Although Perpetua witnessed her elderly father being savagely beaten, she still refused to renounce her faith. Approaching her final day, her father came to her one more time: He was “overwhelmed with grief,” narrates Perpetua. “He began to pluck out his beard and throw it on the ground. Falling on his face before me, he cursed his old age, repeating such things as would move all creation. And I grieved because of his old age.” Though it pained her to see how he suffered on her behalf, still, she stood as witness to the faith.  Perpetua was thrown to wild beasts to be devoured before an audience that relished the execution of Christians as a matter of sport.

In a dream prior to her martyrdom, Pepetua saw herself, standing naked, as a man, rubbed with oil and ready to fight as gladiators did. Her Christian calling liberated her from the gender roles of the era. And she understood fully the meaning of her actions: “I woke up realizing that I would be contending not with wild animals, but with the devil himself.”
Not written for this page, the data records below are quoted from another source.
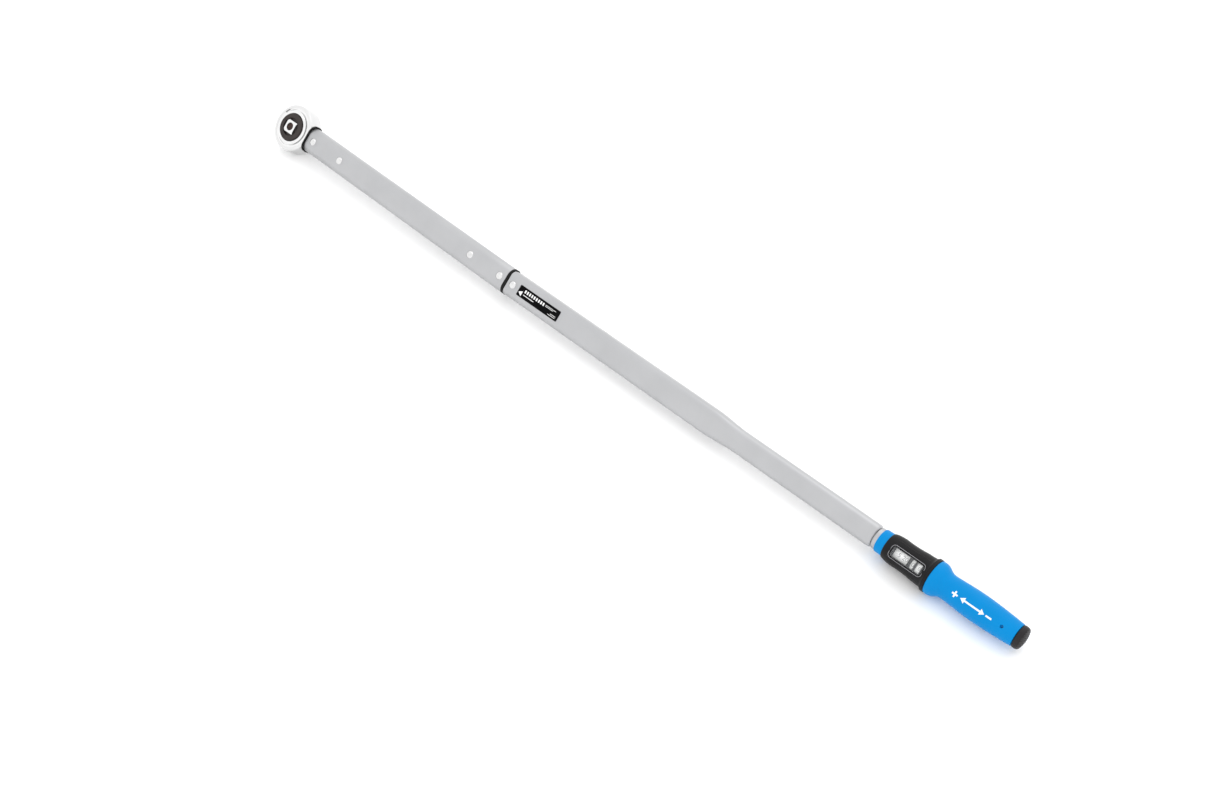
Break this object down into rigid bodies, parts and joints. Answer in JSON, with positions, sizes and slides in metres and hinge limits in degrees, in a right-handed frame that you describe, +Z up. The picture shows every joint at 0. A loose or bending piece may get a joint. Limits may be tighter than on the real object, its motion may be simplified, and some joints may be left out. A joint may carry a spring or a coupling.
{
  "type": "torque wrench",
  "caption": "Click-type torque wrench with a push-through square drive ratchet head, riveted two-piece oval tube, window scale and turning grip with a pull-out lock cap.",
  "frame": {"origin": "where the axis of the square drive crosses the middle plane of the head", "axes": "+X along the tool from the head to the grip, +Z up from the bench that the tool lies on; the drive axis leans 45 degrees, with the short end of the square up"},
  "size_m": [1.3762, 0.0672, 0.0672],
  "materials": {
    "steel_satin": "satin nickel plated",
    "steel_bright": "polished",
    "steel_dark": "black oxide",
    "steel_plain": "turned",
    "spring_steel": "spring steel",
    "rubber_black": "matt",
    "plastic_black": "fine grain",
    "plastic_blue": "soft gloss",
    "plastic_white": "satin with grey marks",
    "label_black": "printed film",
    "button_brown": "satin",
    "brass": "turned",
    "clear": "clear"
  },
  "bodies": {
    "main": {"main_tube": "steel_satin", "pivot_pin": "steel_bright", "rating_plate": "label_black", "plunger_bush": "brass", "end_bush": "steel_plain", "front_race": "steel_plain", "bearing_balls": "steel_plain", "front_ring": "plastic_blue", "scale_housing": "plastic_black", "window_lens": "clear", "main_spring": "spring_steel"},
    "lever": {"head_body": "steel_satin", "cover_plate": "steel_bright", "retaining_ring": "steel_dark", "pawl_pin": "steel_plain", "pawl_spring": "spring_steel", "head_seal": "rubber_black", "front_tube": "steel_satin", "head_rivets": "steel_bright", "link_rivets": "steel_bright", "lever_bar": "steel_plain", "joint_seal": "rubber_black"},
    "ratchet": {"ratchet_wheel": "steel_dark", "keeper_screw": "steel_dark"},
    "square": {"drive_square": "steel_bright", "button_spring": "spring_steel"},
    "button": {"release_button": "button_brown"},
    "ball": {"socket_ball": "steel_bright"},
    "pawl": {"pawl": "steel_dark"},
    "plunger": {"plunger": "steel_plain", "spring_seat": "steel_plain"},
    "toggle": {"toggle_block": "steel_dark"},
    "nut": {"spring_nut": "brass", "seat_washer": "steel_plain"},
    "grip": {"spindle": "steel_plain", "rear_race": "steel_plain", "grip": "plastic_blue", "grip_core": "steel_plain", "set_screw": "steel_dark", "drum_carrier": "plastic_black", "unit_drum": "plastic_white", "lock_nut": "steel_plain"},
    "scale": {"scale_sleeve": "plastic_white"},
    "tens": {"tens_drum": "plastic_white"},
    "cap": {"end_cap": "plastic_black", "cap_ring": "rubber_black"}
  },
  "joints": [
    {"name": "release_pivot", "type": "hinge", "parent": "main", "child": "lever", "pos_m": [0.48894, -0.00392, -0.00663], "axis": [0.0039, -0.7071, 0.7071], "range_deg": [0, 1.3], "stiffness_Nm_per_rad": 400, "springref_deg": -4.58},
    {"name": "plunger_slide", "type": "slide", "parent": "main", "child": "plunger", "axis": [1, 0, -0.0055], "range_m": [0, 0.0012]},
    {"name": "toggle_tip", "type": "hinge", "parent": "plunger", "child": "toggle", "pos_m": [0.57389, -0.00109, -0.00427], "axis": [0.0039, -0.7071, 0.7071], "range_deg": [-6.3, 0]},
    {"name": "drive_spin", "type": "hinge", "parent": "lever", "child": "ratchet", "pos_m": [0, 0, 0], "axis": [0.0039, -0.7071, 0.7071], "continuous": true},
    {"name": "square_slide", "type": "slide", "parent": "ratchet", "child": "square", "axis": [0.0039, -0.7071, 0.7071], "range_m": [0, 0.023]},
    {"name": "button_press", "type": "slide", "parent": "square", "child": "button", "axis": [-0.0039, 0.7071, -0.7071], "range_m": [0, 0.004], "stiffness_N_per_m": 600, "springref_m": -0.004, "deforming": ["button_spring"]},
    {"name": "ball_in", "type": "slide", "parent": "square", "child": "ball", "axis": [-1, 0, 0.0055], "range_m": [0, 0.0011]},
    {"name": "pawl_lift", "type": "hinge", "parent": "lever", "child": "pawl", "pos_m": [0.0361, 0.00466, 0.00446], "axis": [0.0039, -0.7071, 0.7071], "range_deg": [0, 9], "stiffness_Nm_per_rad": 0.4, "springref_deg": -8.59, "deforming": ["pawl_spring"]},
    {"name": "grip_turn", "type": "hinge", "parent": "main", "child": "grip", "pos_m": [1.26996, -0.00392, -0.01095], "axis": [1, 0, -0.0055], "range_deg": [-1800, 1800]},
    {"name": "nut_slide", "type": "slide", "parent": "main", "child": "nut", "axis": [1, 0, -0.0055], "range_m": [-0.0155, 0.0155], "deforming": ["main_spring"]},
    {"name": "scale_slide", "type": "slide", "parent": "main", "child": "scale", "axis": [1, 0, -0.0055], "range_m": [-0.0055, 0.0055]},
    {"name": "tens_spin", "type": "hinge", "parent": "main", "child": "tens", "pos_m": [1.18296, -0.00392, -0.01047], "axis": [1, 0, -0.0055], "range_deg": [-181, 181]},
    {"name": "cap_pull", "type": "slide", "parent": "grip", "child": "cap", "axis": [1, 0, -0.0055], "range_m": [0, 0.008]}
  ],
  "couplings": [
    {"joint": "plunger_slide", "follows": "release_pivot", "m_per_rad": 0.0485},
    {"joint": "toggle_tip", "follows": "release_pivot", "ratio": -4.79},
    {"joint": "ball_in", "follows": "button_press", "ratio": 0.275},
    {"joint": "nut_slide", "follows": "grip_turn", "m_per_rad": 0.000477},
    {"joint": "scale_slide", "follows": "grip_turn", "m_per_rad": 0.000159},
    {"joint": "tens_spin", "follows": "grip_turn", "ratio": 0.1}
  ]
}
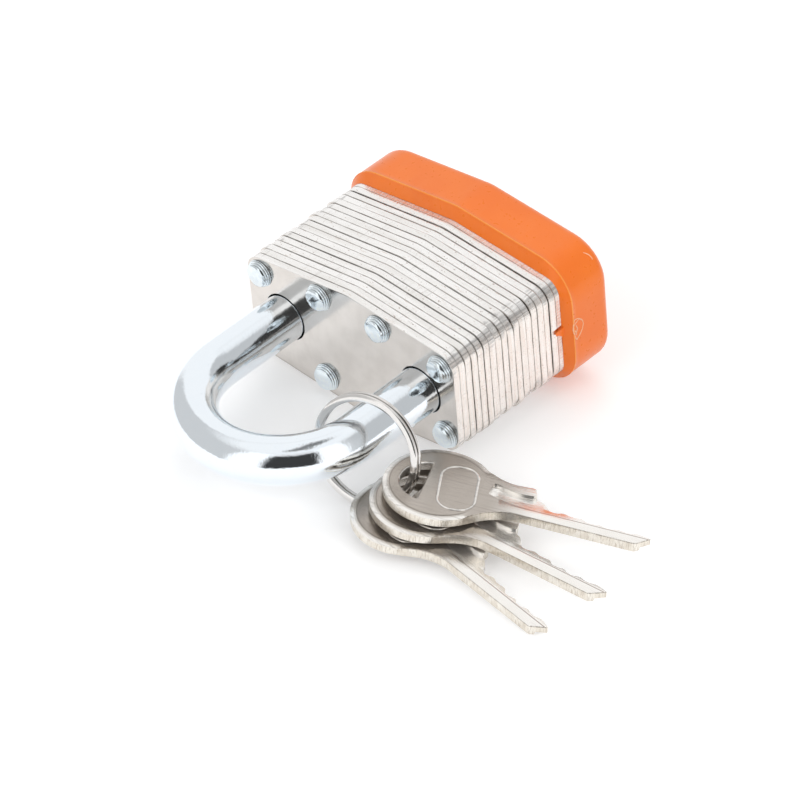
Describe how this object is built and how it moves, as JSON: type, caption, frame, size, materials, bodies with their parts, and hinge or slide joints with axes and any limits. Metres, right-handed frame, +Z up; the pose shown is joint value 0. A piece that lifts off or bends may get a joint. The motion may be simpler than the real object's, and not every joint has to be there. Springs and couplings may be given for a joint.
{
  "type": "padlock",
  "caption": "Laminated steel padlock lying on its side with a domed bumper, a chromed U shackle, and flat keys fanned on a split ring.",
  "frame": {"origin": "centre of the bounding box at ground level, with the padlock lying on a broad face and its keys beside it", "axes": "+X across the two shackle legs towards the leg that carries the keys, +Y from the shackle to the keyway end, +Z up"},
  "size_m": [0.0784, 0.0612, 0.025],
  "materials": {
    "lamination_steel": "bright zinc-plated cut edges, satin faces",
    "zinc_rivet": "zinc plated, bluish, lightly burnished",
    "bumper_vinyl": "glossy moulded orange vinyl",
    "shackle_chrome": "polished chrome plating",
    "key_nickel": "nickel plated, brushed",
    "ring_steel": "bright nickel-plated spring steel",
    "cylinder_brass": "turned brass",
    "spring_steel": "bright drawn wire",
    "hardened_steel": "hardened steel"
  },
  "bodies": {
    "lock_body": {"front_lamination": "lamination_steel", "lamination_02": "lamination_steel", "lamination_03": "lamination_steel", "lamination_04": "lamination_steel", "lamination_05": "lamination_steel", "lamination_06": "lamination_steel", "lamination_07": "lamination_steel", "lamination_08": "lamination_steel", "lamination_09": "lamination_steel", "lamination_10": "lamination_steel", "lamination_11": "lamination_steel", "lamination_12": "lamination_steel", "lamination_13": "lamination_steel", "lamination_14": "lamination_steel", "lamination_15": "lamination_steel", "lamination_16": "lamination_steel", "lamination_17": "lamination_steel", "lamination_18": "lamination_steel", "lamination_19": "lamination_steel", "lamination_20": "lamination_steel", "lamination_21": "lamination_steel", "end_plate": "lamination_steel", "rivet_1": "zinc_rivet", "rivet_2": "zinc_rivet", "rivet_3": "zinc_rivet", "rivet_4": "zinc_rivet", "rivet_5": "zinc_rivet", "rivet_6": "zinc_rivet", "rivet_7": "zinc_rivet", "rivet_8": "zinc_rivet", "bumper": "bumper_vinyl", "shackle_spring": "spring_steel", "dog_spring": "spring_steel", "cylinder_housing": "cylinder_brass", "driver_pin_1": "hardened_steel", "pin_spring_1": "spring_steel", "driver_pin_2": "hardened_steel", "pin_spring_2": "spring_steel", "driver_pin_3": "hardened_steel", "pin_spring_3": "spring_steel", "driver_pin_4": "hardened_steel", "pin_spring_4": "spring_steel"},
    "shackle": {"shackle": "shackle_chrome"},
    "plug": {"plug": "cylinder_brass", "locking_cam": "hardened_steel", "plug_clip": "spring_steel", "key_pin_1": "cylinder_brass", "key_pin_2": "cylinder_brass", "key_pin_3": "cylinder_brass", "key_pin_4": "cylinder_brass"},
    "toe_dog": {"toe_locking_dog": "hardened_steel"},
    "heel_dog": {"heel_locking_dog": "hardened_steel"},
    "ring": {"split_ring": "ring_steel"},
    "key_lower": {"key_lower": "key_nickel"},
    "key_middle": {"key_middle": "key_nickel"},
    "key_upper": {"key_upper": "key_nickel"}
  },
  "joints": [
    {"name": "shackle_lift", "type": "slide", "parent": "lock_body", "child": "shackle", "axis": [0, -0.9963, -0.0857], "range_m": [0, 0.01], "deforming": ["shackle_spring"]},
    {"name": "plug_turn", "type": "hinge", "parent": "lock_body", "child": "plug", "pos_m": [-0.01866, -0.00087, 0.01026], "axis": [0, 0.9963, 0.0857], "range_deg": [0, 90]},
    {"name": "toe_dog_slide", "type": "slide", "parent": "lock_body", "child": "toe_dog", "axis": [1, 0, 0], "range_m": [0, 0.0016], "deforming": ["dog_spring"]},
    {"name": "heel_dog_slide", "type": "slide", "parent": "lock_body", "child": "heel_dog", "axis": [-1, 0, 0], "range_m": [0, 0.0016]},
    {"name": "ring_swing", "type": "hinge", "parent": "shackle", "child": "ring", "pos_m": [-0.00441, -0.01388, 0.00914], "axis": [0, -0.9963, -0.0857], "range_deg": [0, 120]},
    {"name": "key_lower_swing", "type": "hinge", "parent": "ring", "child": "key_lower", "pos_m": [0.00394, -0.01476, 0.00297], "axis": [0.0606, -0.0075, 0.9981], "range_deg": [-35, 6]},
    {"name": "key_middle_swing", "type": "hinge", "parent": "ring", "child": "key_middle", "pos_m": [0.00537, -0.01405, 0.00495], "axis": [0.0795, 0.0109, 0.9968], "range_deg": [-5, 5]},
    {"name": "key_upper_swing", "type": "hinge", "parent": "ring", "child": "key_upper", "pos_m": [0.00603, -0.0135, 0.00693], "axis": [0.0887, 0.0446, 0.9951], "range_deg": [-7, 35]}
  ],
  "couplings": [
    {"joint": "toe_dog_slide", "follows": "plug_turn", "m_per_rad": 0.0010186},
    {"joint": "heel_dog_slide", "follows": "plug_turn", "m_per_rad": 0.0010186}
  ]
}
Then, as now, women showed much ingenuity, brilliance, strength and perseverance in assisting men in a social revolution that overthrew the paganism of the time and embraced the gentler, more civilized and enlightened teachings of the Gospel. The names and faces have changed but the battle is daily being waged between a creed of compassion and true liberation within the joys of the traditional family and one of terror for the unborn, darkness of a selfish lifestyle and destruction of the sinews of civilization. By taking on the establishment liberal creed of the 21st century, the Bachmanns and Brewers of today are asserting the eternal and godly role of women as those who stand for the enduring truths of our Christian and traditional heritage instead of the false gods of personal liberation.

-Dr. Grace Vuoto is the Executive Director of the Edmund Burke Institute for American Renewal.